Comment la France est-elle passée de ce « non-droit » à un droit plus
respectueux des exigences constitutionnelles et de nos engagements internationaux ? Le présent article s’efforce de répondre à cette question en distinguant la préhistoire 1 de la genèse 2 de la loi du 10 juillet 1991.

La préhistoire
Lorsque le texte qui deviendra la loi du 10 juillet 1991 est mis en chantier par le gouvernement, deux traits caractérisent l’évolution des vingt années qui viennent de s’écouler :
– un débat périodique sans fruit immédiat sur les écoutes téléphoniques ;
– une modification fondamentale du contexte juridique français et international.
1) Depuis une vingtaine d’années, un débat périodique a eu lieu sur le
statut des écoutes téléphoniques, sans fruit immédiat.
Si les occasions en furent diverses, l’issue fut la même : rien ne fut fait.
Les occasions furent au nombre de quatre.
A) Les travaux préparatoires de la loi du 17 juillet 1970.
Lors de la discussion du projet de loi, et notamment des articles 368 et
suivants du code pénal relatifs à la protection pénale de la vie privée, le problème des écoutes téléphoniques fut évoqué à plusieurs reprises.
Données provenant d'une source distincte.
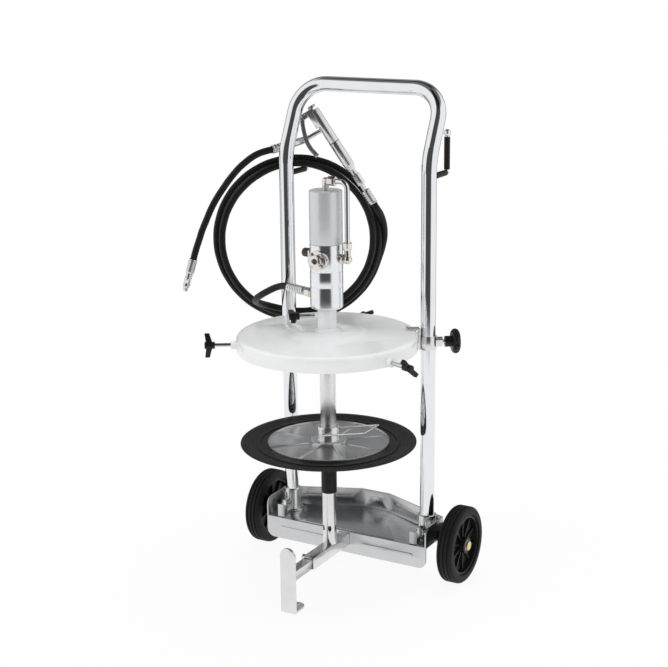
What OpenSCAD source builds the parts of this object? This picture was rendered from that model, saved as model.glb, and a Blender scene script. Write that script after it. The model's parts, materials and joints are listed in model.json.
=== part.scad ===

Au sujet
des écoutes administratives, M. Mitterrand évoqua « la création d’une sorte
d’instance en faisant appel à quelques hauts magistrats de l’ordre administratif et judiciaire et peut-être aussi à quelques représentants du Conseil
constitutionnel » afin de les contrôler. Le débat reprit le lendemain. M. Mitterrand relata en détail le régime juridique de ces écoutes, les procédures en
vigueur et l’absence de garanties contre les abus.

1) JO AN, 1re séance du 27 mai 1970, p. 1999.
2) Idem, 2e séance du 28 mai 1970, p. 2071.